### LISTED RECORDS:

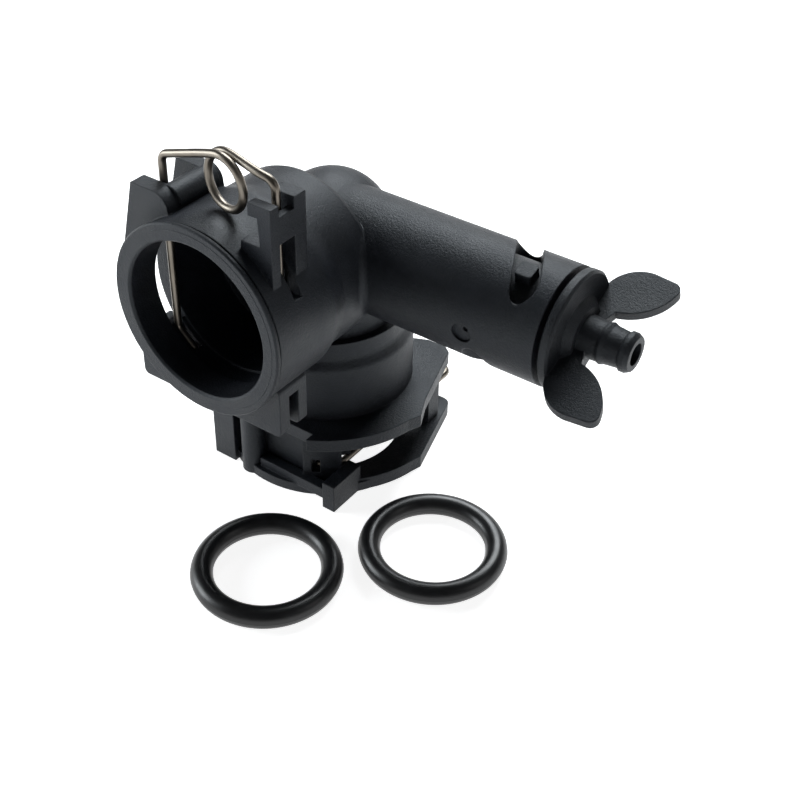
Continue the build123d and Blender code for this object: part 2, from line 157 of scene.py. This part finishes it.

--

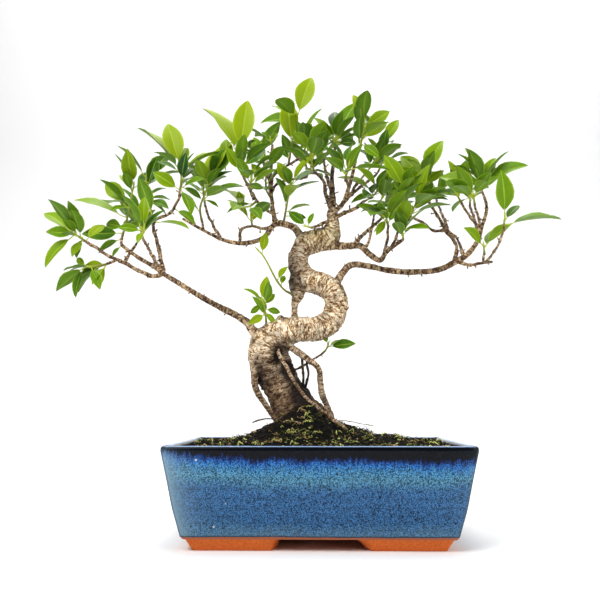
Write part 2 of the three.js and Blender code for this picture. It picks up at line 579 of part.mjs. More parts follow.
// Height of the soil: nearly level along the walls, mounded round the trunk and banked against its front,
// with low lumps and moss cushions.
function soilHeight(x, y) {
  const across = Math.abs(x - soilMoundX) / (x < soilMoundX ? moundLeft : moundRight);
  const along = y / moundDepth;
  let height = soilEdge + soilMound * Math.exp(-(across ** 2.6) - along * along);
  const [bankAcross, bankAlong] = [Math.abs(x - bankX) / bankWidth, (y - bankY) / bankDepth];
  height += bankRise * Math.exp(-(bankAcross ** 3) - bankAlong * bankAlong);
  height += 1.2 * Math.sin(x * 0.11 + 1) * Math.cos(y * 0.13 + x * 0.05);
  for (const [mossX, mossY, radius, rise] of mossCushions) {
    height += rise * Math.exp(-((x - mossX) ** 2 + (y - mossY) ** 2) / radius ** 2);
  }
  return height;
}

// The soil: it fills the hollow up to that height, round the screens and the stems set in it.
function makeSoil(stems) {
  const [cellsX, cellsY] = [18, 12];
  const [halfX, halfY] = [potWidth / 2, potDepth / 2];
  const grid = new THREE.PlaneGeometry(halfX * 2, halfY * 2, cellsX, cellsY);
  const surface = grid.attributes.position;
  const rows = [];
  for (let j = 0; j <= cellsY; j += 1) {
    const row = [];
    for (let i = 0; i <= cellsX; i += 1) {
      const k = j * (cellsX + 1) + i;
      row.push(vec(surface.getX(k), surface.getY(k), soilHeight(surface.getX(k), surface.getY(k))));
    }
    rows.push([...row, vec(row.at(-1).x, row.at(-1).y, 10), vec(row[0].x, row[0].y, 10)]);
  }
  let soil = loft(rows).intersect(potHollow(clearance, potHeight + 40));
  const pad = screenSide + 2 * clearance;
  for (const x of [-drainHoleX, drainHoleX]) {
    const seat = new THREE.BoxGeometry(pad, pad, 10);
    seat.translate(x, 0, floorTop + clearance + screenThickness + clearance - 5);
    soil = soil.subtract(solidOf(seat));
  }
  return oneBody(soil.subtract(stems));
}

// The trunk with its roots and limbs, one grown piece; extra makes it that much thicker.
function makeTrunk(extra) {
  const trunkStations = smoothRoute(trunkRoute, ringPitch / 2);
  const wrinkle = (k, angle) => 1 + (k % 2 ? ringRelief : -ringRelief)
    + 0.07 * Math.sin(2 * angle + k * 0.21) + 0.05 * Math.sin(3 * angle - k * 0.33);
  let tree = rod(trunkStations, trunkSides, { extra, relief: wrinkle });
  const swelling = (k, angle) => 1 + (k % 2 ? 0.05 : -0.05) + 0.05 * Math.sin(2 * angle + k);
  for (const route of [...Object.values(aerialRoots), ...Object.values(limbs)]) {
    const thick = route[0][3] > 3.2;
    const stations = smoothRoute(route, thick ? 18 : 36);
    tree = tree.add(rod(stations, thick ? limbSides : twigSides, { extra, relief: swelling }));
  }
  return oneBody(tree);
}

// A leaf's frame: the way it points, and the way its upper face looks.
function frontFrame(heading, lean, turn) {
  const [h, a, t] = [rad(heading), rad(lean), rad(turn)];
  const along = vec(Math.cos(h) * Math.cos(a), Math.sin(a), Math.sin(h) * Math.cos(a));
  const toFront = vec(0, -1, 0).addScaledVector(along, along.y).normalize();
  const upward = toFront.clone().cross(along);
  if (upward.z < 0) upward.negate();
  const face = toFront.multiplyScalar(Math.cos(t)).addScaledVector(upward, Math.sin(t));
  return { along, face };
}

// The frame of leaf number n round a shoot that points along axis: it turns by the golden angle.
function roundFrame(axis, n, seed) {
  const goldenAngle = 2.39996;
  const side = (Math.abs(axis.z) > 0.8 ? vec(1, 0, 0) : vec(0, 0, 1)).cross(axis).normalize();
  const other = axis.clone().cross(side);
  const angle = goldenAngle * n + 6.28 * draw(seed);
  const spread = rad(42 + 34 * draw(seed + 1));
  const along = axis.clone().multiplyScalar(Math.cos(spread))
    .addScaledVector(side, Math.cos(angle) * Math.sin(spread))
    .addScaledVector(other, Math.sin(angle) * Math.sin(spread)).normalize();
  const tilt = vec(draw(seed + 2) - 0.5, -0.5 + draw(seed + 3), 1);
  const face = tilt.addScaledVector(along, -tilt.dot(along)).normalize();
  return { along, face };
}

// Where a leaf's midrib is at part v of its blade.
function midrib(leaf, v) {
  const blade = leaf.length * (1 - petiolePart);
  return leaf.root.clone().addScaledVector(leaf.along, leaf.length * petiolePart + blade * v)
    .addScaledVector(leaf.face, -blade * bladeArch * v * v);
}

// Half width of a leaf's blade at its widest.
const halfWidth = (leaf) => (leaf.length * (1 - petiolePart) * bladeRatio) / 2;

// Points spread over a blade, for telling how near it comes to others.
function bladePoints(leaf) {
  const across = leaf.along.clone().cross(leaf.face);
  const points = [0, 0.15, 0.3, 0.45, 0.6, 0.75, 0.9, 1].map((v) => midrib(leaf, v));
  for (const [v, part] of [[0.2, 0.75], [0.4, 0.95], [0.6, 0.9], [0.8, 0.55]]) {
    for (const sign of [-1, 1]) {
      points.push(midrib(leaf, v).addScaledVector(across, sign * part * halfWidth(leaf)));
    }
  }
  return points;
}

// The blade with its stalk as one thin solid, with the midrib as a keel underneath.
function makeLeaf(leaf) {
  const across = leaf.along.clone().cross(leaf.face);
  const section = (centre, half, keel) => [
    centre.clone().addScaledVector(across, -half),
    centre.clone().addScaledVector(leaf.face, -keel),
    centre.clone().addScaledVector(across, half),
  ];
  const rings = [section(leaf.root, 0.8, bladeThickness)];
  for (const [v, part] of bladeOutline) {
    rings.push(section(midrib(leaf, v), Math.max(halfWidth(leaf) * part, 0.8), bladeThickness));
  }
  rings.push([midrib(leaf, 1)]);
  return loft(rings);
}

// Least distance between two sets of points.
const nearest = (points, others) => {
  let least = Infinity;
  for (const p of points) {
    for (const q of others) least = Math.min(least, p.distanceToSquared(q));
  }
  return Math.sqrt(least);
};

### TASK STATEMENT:
In the records above, locate each line with the word "Blender". Copy all such lines.

### RESULT OF THE EXERCISE:
Continue the build123d and Blender code for this object: part 2, from line 157 of scene.py. This part finishes it.
Write part 2 of the three.js and Blender code for this picture. It picks up at line 579 of part.mjs. More parts follow.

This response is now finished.